Nonetheless, it is clear from the Fourth's Circuit opinion that many contractor-subcontractor relationships will result in a finding of joint employment. In these instances, the Fourth Circuit advises contractors to protect themselves by either: (1) working only with subcontractors who are legitimate and substantial businesses that satisfy their obligations under the FLSA; or (2) holding back sufficient amounts on the contract to ensure that the workers are paid in full. In support of this position, the Fourth Circuit reasoned: "Only when the general contractor 'hires a fly-by-night operator . . . or one who plans to spurn the FLSA' is the entity 'exposed to the risk of liability on top of the amount it has agreed to pay the contractor.'"
Conclusion
The Fourth Circuit's decision in Salinas may seem unreasonable, but the court's advice is sound.

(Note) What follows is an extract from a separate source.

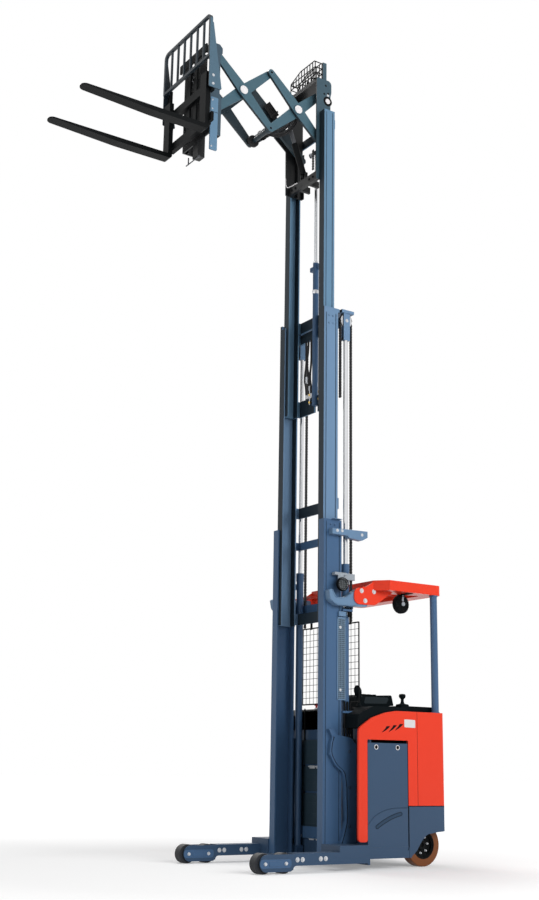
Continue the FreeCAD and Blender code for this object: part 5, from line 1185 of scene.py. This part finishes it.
motor = [lathe([(fan_y + 0.030, 0.019), (fan_y + 0.038, 0.019), (fan_y + 0.042, 0.015)], "y",
               (fan_x, 0, fan_z), 28),
         block((fan_x - 0.010, fan_x + 0.010), (fan_y + 0.029, fan_y + 0.034),
               (fan_z + 0.012, fan_z + 0.062), 0.0015),
         block((fan_x - 0.006, fan_x + 0.006), (fan_y + 0.029, fan_y + 0.033),
               (fan_z + 0.055, 2.222), 0.0012)]
piece("fan_motor_and_strap", motor, GALVANISED, "chassis")

# ---------------------------------------------------------------- work lamps
# Two round lamps in black housings, each with a bright bezel, a domed lens and a wire guard, on
# plated arms bolted to the mast head.
LAMP_LENS = finish("lamp_lens", (0.09, 0.105, 0.115), 0.18, coat=0.5, dust=0.02, specular=0.6, bump=0.03,
                   fine=260.0)
dress(BLACK_PLASTIC, "work_lamps", "operator_fan")
lamp_x, lamp_z = behind(0.842), 2.248
bezels, lenses, lamp_guards, lamp_arms = [], [], [], []
rim_y, spot = 0.432 + 0.022, (lamp_x, 0, lamp_z)
for sign in (1, -1):
    way = (0, sign, 0)
    bezels.append(hoop([(rim_y - 0.010, 0.0435), (rim_y + 0.0035, 0.0440), (rim_y + 0.0050, 0.0462),
                        (rim_y + 0.0035, 0.0485),
                        (rim_y - 0.010, 0.0490)], way, spot, 40))
    lenses.append(lathe([(rim_y - 0.008, 0.0440), (rim_y - 0.004, 0.0430), (rim_y + 0.001, 0.036),
                         (rim_y + 0.0035, 0.018),
                         (rim_y + 0.0042, 0.004)], way, spot, 40))
    for offset in (-0.034, -0.017, 0.0, 0.017, 0.034):
        y, reach = sign * (rim_y + 0.008), float(np.sqrt(0.051 ** 2 - offset ** 2))
        for bar in ([(lamp_x + offset, y, lamp_z - reach), (lamp_x + offset, y, lamp_z + reach)],
                    [(lamp_x - reach, y, lamp_z + offset), (lamp_x + reach, y, lamp_z + offset)]):
            lamp_guards.append(swept(bar, ring_section(0.0016, 6), up=(0, 1, 0)))
    lamp_guards.append(hoop([(rim_y + 0.005, 0.0490), (rim_y + 0.010, 0.0490), (rim_y + 0.010, 0.0535),
                             (rim_y + 0.005, 0.0535)], way, spot, 40))
    lamp_arms.append(block((behind(0.905), behind(0.780)), sorted((sign * 0.3835, sign * 0.4300)),
                           (2.326, 2.350), 0.002))
    lamp_arms.append(block((behind(1.010), behind(0.885)), sorted((sign * 0.3835, sign * 0.3985)),
                           (2.298, 2.352), 0.002))
    lamp_arms.append(block((behind(0.870), behind(0.814)), sorted((sign * 0.4180, sign * 0.4300)),
                           (2.280, 2.330), 0.002))
piece("lamp_bezels", bezels, LAMP_GREY, "chassis")
piece("lamp_lenses", lenses, LAMP_LENS, "chassis")
piece("lamp_wire_guards", lamp_guards, BLACK_PAINT, "chassis")
piece("lamp_arms", lamp_arms, GALVANISED, "chassis")

# ---------------------------------------------------------------- hose cover and cable shelf
# A perforated cover screwed to the near rail hides the hoses, and a folded shelf on the mast head
# carries the cable run. Both are thin galvanised plate, sprayed with the mast.
def perforated_finish():
    """Rows of punched holes: a point is in a hole where its distance to the nearest grid point is small;
    there the colour is near black, painted shade seen through the hole.
    """
    material, nodes, links, shader = new_surface("perforated_plate")
    shader.inputs["Specular IOR Level"].default_value = 0.3
    split = nodes.new("ShaderNodeSeparateXYZ")
    links.new(nodes.new("ShaderNodeTexCoord").outputs["Object"], split.inputs[0])
    tree, pitch = material.node_tree, 0.016
    away = []
    for axis in ("X", "Z"):
        place = math_node(tree, "ADD", split.outputs[axis], 50.0)
        share = math_node(tree, "FRACT", math_node(tree, "DIVIDE", place, pitch))
        offset = math_node(tree, "ABSOLUTE", math_node(tree, "SUBTRACT", share, 0.5))
        away.append(math_node(tree, "POWER", offset, 2.0))
    distance = math_node(tree, "SQRT", math_node(tree, "ADD", *away))
    solid = math_node(tree, "MULTIPLY", math_node(tree, "SUBTRACT", distance, 0.27), 12.0, clamp=True)
    slow = use_group(nodes, TONE, Swing=TONE_SWING)
    shade = mixed(nodes, links, slow, (0.095, 0.150, 0.215), (0.130, 0.195, 0.265))
    links.new(mixed(nodes, links, solid, (0.012, 0.020, 0.030), shade), shader.inputs["Base Color"])
    height = use_group(nodes, RIPPLE, Fine_scale=420.0, Coarse_share=0.5)
    links.new(spread(nodes, links, height, 0.40, 0.54), shader.inputs["Roughness"])
    raise_skin(nodes, links, shader, solid, 0.002)
    return material


cover_outline = rectangle((behind(0.838), behind(0.922)), (1.318, 1.975), 0.004)
cover_plate = slab(cover_outline, "XZ", 0.3802, 0.3835, 0.0008)
piece("hose_cover_plate", [cover_plate], perforated_finish(), "chassis")
cover_frame = [block((behind(0.844), behind(0.836)), (0.380, 0.3865), (1.312, 1.980), 0.001),
               block((behind(0.926), behind(0.919)), (0.380, 0.3865), (1.312, 1.980), 0.001),
               block((behind(0.926), behind(0.836)), (0.380, 0.3865), (1.972, 1.984), 0.001),
               block((behind(0.926), behind(0.836)), (0.380, 0.3865), (1.308, 1.318), 0.001),
               block((behind(0.925), behind(0.845)), (0.380, 0.4000), (1.990, 2.030), 0.002)]
piece("hose_cover_frame", cover_frame, MID_BLUE, "chassis")
cover_screws = bolts([(behind(0.869), 0.3835, 1.389), (behind(0.869), 0.3835, 1.900)], (0, 1, 0),
                     radius=0.008, height=0.005)
cover_screws += bolts([(behind(d), 0.4325, z) for d, z in ((0.800, 2.700), (0.850, 2.702), (1.060, 2.690))],
                      (0, 1, 0), radius=0.009, height=0.006)
cover_screws += bolts([(behind(d), 0.405, 2.7212) for d in (0.960, 1.080)], (0, 0, 1), radius=0.008,
                      height=0.006)
piece("cover_screws", cover_screws, ZINC, "chassis")
tubes = []
for d, y in ((0.905, 0.392), (0.940, 0.386), (0.965, 0.386)):
    line = [(behind(d), y, 1.30), (behind(d), y, 0.98), (behind(d + 0.01), y, 0.80)]
    tubes.append(swept(bent(line, 0.06), ring_section(0.0085)))
    upper_line = [(behind(d + 0.012), y, 1.99), (behind(d + 0.012), y, 2.07)]
    tubes.append(swept(upper_line, ring_section(0.0085)))
piece("rail_pipes", tubes, BLACK_PAINT, "chassis")
clamps = [block((behind(0.985), behind(0.884)), (0.372, 0.402), (z, z + 0.018), 0.002)
          for z in (0.985, 1.205, 2.035)]
piece("pipe_clamps", clamps, SLATE, "chassis")

# ---------------------------------------------------------------- controls
# A moulded dash with a dark display and a blank key panel, a multi-way stick in a rubber boot, a
# steering knob on a round plate and a mushroom stop button.
DASH = finish("dash_plastic", (0.0030, 0.0050, 0.0062), 0.58, fine=900.0, bump=0.05, coarse=0.1, dust=0.01,
              specular=0.05)
SCREEN_GLASS = finish("display_glass", (0.006, 0.012, 0.016), 0.20, coat=0.1, dust=0.02, specular=0.12,
                      bump=0.002)
dress(DASH, "dashboard", "top_deck")
dash_low, dash_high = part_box("dashboard")
side_panels, keys = [], []
for sign, face in ((1, dash_high.y), (-1, dash_low.y)):
    outline = [(behind(1.150), 1.292, 0.010), (behind(1.390), 1.300, 0.010), (behind(1.425), 1.352, 0.012),
               (behind(1.165), 1.348, 0.012)]
    side_panels.append(slab(outline, "XZ", *sorted((face - sign * 0.001, face + sign * 0.004)), 0.0015))
display_outline = rectangle((behind(1.205), behind(1.375)), (-0.110, 0.110), 0.010)
display = slab(display_outline, "XY", 1.3665, 1.3745, 0.002)
for row in range(3):
    for column in range(2):
        x, y = behind(1.215 + row * 0.055), 0.165 + column * 0.070
        outline = rectangle((x - 0.018, x + 0.018), (y - 0.024, y + 0.024), 0.006)
        keys.append(slab(outline, "XY", 1.3660, 1.3770, 0.002))
piece("dash_side_panels", side_panels, SCREEN_GLASS, "chassis")
piece("dash_display", [display], SCREEN_GLASS, "chassis")
piece("dash_keys", keys, BLACK_PLASTIC, "chassis")

knob_low, knob_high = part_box("tiller_knob")
knob_spot = ((knob_low.x + knob_high.x) / 2, (knob_low.y + knob_high.y) / 2, 0)
base_z, top_z = knob_low.z, knob_high.z
knob_profile = [(base_z, 0.055), (base_z + 0.010, 0.0555), (base_z + 0.017, 0.050),
                (base_z + 0.020, 0.030), (base_z + 0.026, 0.017), (base_z + 0.045, 0.0125),
                (base_z + 0.062, 0.014), (base_z + 0.070, 0.0235), (base_z + 0.080, 0.0285),
                (top_z - 0.008, 0.0280), (top_z - 0.002, 0.0215), (top_z, 0.010)]
knob = lathe(knob_profile, "z", knob_spot, 40)
steering_knob = piece("steering_knob", [knob], DASH, "chassis")
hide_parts("tiller_knob")

stick_low, stick_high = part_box("control_handle")
stick_x, stick_y = (stick_low.x + stick_high.x) / 2, (stick_low.y + stick_high.y) / 2
foot_z = stick_low.z
rings = [(foot_z + 0.004 * k, 0.0255 - 0.0022 * k + (0.002 if k % 2 else 0.0)) for k in range(8)]
stick = [lathe([(foot_z, 0.026), *rings[1:], (foot_z + 0.034, 0.0085), (foot_z + 0.085, 0.0080)], "z",
               (stick_x, stick_y, 0), 28)]
head_profile = [(-0.018, 0.010), (0.004, 0.0210), (0.026, 0.0300), (0.052, 0.0325), (0.078, 0.0250),
                (0.094, 0.010)]
stick.append(lathe(head_profile, (0.34, 0.10, 1.0), (stick_x, stick_y, foot_z + 0.083), 28))
control_stick = piece("control_stick", stick, DASH, "chassis")
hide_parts("control_handle")

button_low, button_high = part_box("stop_button")
button_spot = ((button_low.x + button_high.x) / 2, (button_low.y + button_high.y) / 2, 0)
button = [lathe([(button_low.z + 0.010, 0.0095), (button_low.z + 0.026, 0.0095),
                 (button_low.z + 0.029, 0.0185),
                 (button_high.z - 0.010, 0.0200), (button_high.z - 0.003, 0.0150), (button_high.z, 0.006)],
                "z", button_spot, 36)]
mushroom = piece("mushroom_button", button, BUTTON_RED, "chassis")
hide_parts("stop_button")
collar = [lathe([(button_low.z, 0.0165), (button_low.z + 0.008, 0.0165), (button_low.z + 0.011, 0.013)],
                "z", button_spot, 32)]
piece("button_collar", collar, ZINC, "chassis")

# ---------------------------------------------------------------- operator's standing room
# A ribbed rubber mat covers the floor, and the right wall carries a padded back rest: foam under a
# sewn cover with two channels, fixed by hidden screws.
mat_low, mat_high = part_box("floor_mat")
rib_count, ribs = 22, []
for k in range(rib_count):
    y = mat_low.y + 0.012 + (mat_high.y - mat_low.y - 0.024) * k / (rib_count - 1)
    ribs.append(block((mat_low.x + 0.014, mat_high.x - 0.014), (y - 0.0045, y + 0.0045),
                      (mat_high.z - 0.001, mat_high.z + 0.003), 0.0012))
piece("mat_ribs", ribs, RUBBER, "chassis")

pad_low, pad_high = (np.array(corner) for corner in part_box("back_pad"))


def crowned_pad(low, high, rows=56, columns=72):
    """A cushion: the wall side is flat, and the front stands out by its depth times a crown, the square
    root of (1 - u^5)(1 - v^5), less two sewn channels, each a narrow bell in v, plus a fine ripple."""
    u, v = np.meshgrid(np.linspace(-1, 1, columns), np.linspace(-1, 1, rows), indexing="xy")
    pull = 0.035 * (1 - np.abs(v) ** 2) * np.sign(u) * np.abs(u) ** 6
    width, height = (high[0] - low[0]) / 2, (high[2] - low[2]) / 2
    x = (low[0] + high[0]) / 2 + width * (u * 0.985 - pull * 0.3)
    z = (low[2] + high[2]) / 2 + height * v * 0.985
    crown = np.clip((1 - np.abs(u) ** 5) * (1 - np.abs(v) ** 5), 0, 1) ** 0.5
    dips = sum(np.exp(-((v - place) / 0.035) ** 2) for place in (-0.34, 0.34))
    fine = 0.0012 * np.sin(9 * u + 4 * v) * np.sin(7 * v)
    front = low[1] + 0.012 + (high[1] - low[1] - 0.014) * crown * (1 - 0.22 * dips * crown) + fine * crown
    back = np.full_like(front, low[1] + 0.001)
    grid = np.stack([np.stack([x, front, z], axis=-1), np.stack([x, back, z], axis=-1)])
    points = grid.reshape(-1, 3)
    j, i = np.meshgrid(np.arange(columns - 1), np.arange(rows - 1), indexing="xy")
    one = (i * columns + j).ravel()
    front_quads = np.stack([one, one + columns, one + columns + 1, one + 1], axis=1)
    back_quads = np.stack([one, one + 1, one + columns + 1, one + columns], axis=1) + rows * columns
    edge = np.concatenate([np.arange(columns), np.arange(1, rows) * columns + columns - 1,
                           (rows - 1) * columns + np.arange(columns - 2, -1, -1),
                           np.arange(rows - 2, 0, -1) * columns])
    on = np.roll(edge, -1)
    sides = np.stack([edge, on, on + rows * columns, edge + rows * columns], axis=1)
    return outward(points, [front_quads, back_quads, sides])


PAD_COVER = finish("pad_vinyl", (0.016, 0.016, 0.018), 0.52, fine=640.0, bump=0.08, coarse=0.8, dust=0.04,
                   specular=0.35)
back_cushion = piece("back_cushion", [crowned_pad(pad_low, pad_high)], PAD_COVER, "chassis",
                     sharp=60)
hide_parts("back_pad")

North Carolina contractors would be well served to evaluate their subcontractor relationships and confirm that they are working with legitimate businesses that can be trusted to satisfy their wage and hour obligations. Moreover, these same contractors should verify that they are protected by appropriate indemnification clauses that may serve as insurance in the event they are forced to cover an unexpected wage claim. Without either of these protections in place, contractors are at risk of substantial liability in the event their subcontractors fail to comply with their obligations under the FLSA.